(begin)

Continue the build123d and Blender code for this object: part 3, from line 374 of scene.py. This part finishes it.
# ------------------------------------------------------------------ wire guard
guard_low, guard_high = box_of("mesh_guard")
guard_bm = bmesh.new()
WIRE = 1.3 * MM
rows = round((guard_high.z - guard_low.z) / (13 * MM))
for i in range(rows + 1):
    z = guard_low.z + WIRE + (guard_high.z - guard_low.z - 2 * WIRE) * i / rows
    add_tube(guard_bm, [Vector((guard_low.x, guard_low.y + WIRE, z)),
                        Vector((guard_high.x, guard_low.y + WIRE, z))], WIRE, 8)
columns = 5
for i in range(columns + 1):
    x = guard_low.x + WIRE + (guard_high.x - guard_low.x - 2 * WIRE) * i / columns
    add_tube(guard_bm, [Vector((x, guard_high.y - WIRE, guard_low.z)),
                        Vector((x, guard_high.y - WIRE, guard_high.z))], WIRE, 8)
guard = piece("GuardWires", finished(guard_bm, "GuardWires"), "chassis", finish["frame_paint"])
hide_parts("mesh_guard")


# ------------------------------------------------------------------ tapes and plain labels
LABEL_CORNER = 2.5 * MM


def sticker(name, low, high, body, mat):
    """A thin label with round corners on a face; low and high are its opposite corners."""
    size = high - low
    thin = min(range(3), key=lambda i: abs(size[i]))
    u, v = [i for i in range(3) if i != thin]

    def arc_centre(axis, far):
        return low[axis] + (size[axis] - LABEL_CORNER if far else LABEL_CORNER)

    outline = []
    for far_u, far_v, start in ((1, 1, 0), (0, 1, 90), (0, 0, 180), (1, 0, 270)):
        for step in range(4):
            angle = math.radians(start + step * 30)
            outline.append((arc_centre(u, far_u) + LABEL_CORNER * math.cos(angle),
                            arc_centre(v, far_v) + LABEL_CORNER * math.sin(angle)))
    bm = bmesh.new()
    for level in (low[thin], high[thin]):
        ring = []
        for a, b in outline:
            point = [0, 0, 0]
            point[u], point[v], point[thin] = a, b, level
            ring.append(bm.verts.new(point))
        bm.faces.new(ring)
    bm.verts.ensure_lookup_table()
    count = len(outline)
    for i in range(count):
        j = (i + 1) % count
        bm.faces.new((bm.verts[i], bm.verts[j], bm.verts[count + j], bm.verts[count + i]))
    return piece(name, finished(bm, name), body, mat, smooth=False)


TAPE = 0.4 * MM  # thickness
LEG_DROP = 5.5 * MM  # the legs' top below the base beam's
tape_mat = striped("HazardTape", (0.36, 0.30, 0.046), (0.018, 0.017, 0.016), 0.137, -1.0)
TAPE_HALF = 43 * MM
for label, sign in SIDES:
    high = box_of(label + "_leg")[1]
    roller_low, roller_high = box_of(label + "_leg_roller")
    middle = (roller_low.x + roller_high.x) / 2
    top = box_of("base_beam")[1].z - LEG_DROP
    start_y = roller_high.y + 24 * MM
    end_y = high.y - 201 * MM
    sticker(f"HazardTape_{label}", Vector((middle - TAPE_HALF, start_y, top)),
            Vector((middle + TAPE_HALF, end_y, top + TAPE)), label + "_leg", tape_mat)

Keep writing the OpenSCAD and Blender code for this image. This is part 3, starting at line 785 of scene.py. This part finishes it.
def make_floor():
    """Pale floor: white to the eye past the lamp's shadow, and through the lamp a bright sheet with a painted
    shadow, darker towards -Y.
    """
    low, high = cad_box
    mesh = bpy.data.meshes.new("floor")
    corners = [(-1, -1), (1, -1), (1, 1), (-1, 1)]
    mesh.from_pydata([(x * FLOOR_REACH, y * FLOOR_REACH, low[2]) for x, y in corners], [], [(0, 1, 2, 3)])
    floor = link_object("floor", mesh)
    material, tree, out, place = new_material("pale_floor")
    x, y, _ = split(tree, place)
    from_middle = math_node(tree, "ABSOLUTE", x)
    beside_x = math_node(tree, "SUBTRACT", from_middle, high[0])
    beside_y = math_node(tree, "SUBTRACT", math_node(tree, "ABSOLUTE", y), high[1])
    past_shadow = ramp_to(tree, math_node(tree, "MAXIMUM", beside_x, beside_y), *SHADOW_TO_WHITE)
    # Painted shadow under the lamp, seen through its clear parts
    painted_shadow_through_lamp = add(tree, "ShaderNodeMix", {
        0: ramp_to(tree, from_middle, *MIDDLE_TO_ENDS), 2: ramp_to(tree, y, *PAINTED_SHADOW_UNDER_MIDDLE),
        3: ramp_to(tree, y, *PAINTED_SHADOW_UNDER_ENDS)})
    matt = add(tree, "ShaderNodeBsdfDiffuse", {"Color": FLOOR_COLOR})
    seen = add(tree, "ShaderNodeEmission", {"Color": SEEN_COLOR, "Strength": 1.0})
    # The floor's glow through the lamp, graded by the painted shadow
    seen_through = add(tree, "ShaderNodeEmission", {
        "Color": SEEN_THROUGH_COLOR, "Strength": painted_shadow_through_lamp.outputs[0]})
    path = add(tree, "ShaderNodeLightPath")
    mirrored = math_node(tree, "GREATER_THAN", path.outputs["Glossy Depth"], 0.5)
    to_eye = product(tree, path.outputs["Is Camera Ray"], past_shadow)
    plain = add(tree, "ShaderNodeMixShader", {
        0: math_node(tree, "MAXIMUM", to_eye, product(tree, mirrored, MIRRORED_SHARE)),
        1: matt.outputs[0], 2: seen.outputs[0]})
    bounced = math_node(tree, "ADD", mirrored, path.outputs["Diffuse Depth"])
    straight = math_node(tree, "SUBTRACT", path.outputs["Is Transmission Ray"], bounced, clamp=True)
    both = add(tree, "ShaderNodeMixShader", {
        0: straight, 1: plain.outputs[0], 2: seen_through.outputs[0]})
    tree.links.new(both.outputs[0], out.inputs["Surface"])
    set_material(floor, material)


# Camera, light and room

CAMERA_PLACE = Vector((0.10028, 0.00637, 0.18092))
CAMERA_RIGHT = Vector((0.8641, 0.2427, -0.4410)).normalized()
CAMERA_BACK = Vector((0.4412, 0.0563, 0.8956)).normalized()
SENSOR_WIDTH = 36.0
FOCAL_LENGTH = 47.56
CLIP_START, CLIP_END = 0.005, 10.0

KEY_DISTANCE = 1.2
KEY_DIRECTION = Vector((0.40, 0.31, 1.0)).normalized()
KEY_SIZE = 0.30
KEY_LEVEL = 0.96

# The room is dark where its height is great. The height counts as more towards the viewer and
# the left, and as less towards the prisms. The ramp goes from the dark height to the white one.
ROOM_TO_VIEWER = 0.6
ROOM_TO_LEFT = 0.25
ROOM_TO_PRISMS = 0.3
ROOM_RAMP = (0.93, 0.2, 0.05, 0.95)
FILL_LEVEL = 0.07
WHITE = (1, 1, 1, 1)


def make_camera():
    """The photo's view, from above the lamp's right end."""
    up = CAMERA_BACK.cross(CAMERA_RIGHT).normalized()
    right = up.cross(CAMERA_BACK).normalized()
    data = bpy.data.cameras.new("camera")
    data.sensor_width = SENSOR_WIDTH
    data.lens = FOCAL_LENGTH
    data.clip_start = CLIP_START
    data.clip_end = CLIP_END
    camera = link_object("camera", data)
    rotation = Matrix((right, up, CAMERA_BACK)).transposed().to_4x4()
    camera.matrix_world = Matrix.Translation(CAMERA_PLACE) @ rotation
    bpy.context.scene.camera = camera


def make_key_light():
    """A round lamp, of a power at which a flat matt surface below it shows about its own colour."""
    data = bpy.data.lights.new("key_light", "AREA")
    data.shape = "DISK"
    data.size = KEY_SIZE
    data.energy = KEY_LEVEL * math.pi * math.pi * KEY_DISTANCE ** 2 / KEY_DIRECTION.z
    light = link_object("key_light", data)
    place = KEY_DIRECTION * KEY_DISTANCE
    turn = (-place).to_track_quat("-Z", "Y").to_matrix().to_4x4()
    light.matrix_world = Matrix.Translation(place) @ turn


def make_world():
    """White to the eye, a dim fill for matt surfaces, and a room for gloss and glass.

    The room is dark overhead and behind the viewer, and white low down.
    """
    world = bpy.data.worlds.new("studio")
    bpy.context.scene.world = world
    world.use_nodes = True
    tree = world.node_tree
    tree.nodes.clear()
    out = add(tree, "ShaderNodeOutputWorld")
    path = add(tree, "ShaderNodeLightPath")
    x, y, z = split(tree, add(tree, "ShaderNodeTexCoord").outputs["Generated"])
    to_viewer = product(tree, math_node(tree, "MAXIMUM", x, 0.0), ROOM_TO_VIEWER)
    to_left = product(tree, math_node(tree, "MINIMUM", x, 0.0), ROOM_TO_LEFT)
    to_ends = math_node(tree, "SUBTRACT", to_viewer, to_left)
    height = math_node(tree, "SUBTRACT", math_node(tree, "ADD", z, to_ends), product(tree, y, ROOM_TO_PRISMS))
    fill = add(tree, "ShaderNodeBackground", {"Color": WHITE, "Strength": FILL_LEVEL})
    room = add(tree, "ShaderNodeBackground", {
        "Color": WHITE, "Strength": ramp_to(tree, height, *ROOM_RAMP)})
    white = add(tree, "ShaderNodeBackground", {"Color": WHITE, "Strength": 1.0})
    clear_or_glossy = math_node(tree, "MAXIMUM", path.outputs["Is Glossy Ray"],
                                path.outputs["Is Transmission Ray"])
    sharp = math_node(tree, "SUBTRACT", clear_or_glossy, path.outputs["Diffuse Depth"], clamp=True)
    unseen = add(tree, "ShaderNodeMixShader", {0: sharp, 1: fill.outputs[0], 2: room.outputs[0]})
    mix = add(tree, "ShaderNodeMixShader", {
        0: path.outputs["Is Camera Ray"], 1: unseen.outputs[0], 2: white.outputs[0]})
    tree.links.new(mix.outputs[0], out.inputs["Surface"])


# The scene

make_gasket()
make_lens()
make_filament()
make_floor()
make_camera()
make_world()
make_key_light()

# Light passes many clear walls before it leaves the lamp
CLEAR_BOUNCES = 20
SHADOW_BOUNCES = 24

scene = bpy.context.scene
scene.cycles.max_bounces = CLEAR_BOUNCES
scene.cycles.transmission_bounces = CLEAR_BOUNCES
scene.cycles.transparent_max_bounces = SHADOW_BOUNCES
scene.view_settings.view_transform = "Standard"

(end)

▶ [What you need to do]:
Pull every line containing the word "finishes" out of the entries above.

▶ [Task result]:
Continue the build123d and Blender code for this object: part 3, from line 374 of scene.py. This part finishes it.
Keep writing the OpenSCAD and Blender code for this image. This is part 3, starting at line 785 of scene.py. This part finishes it.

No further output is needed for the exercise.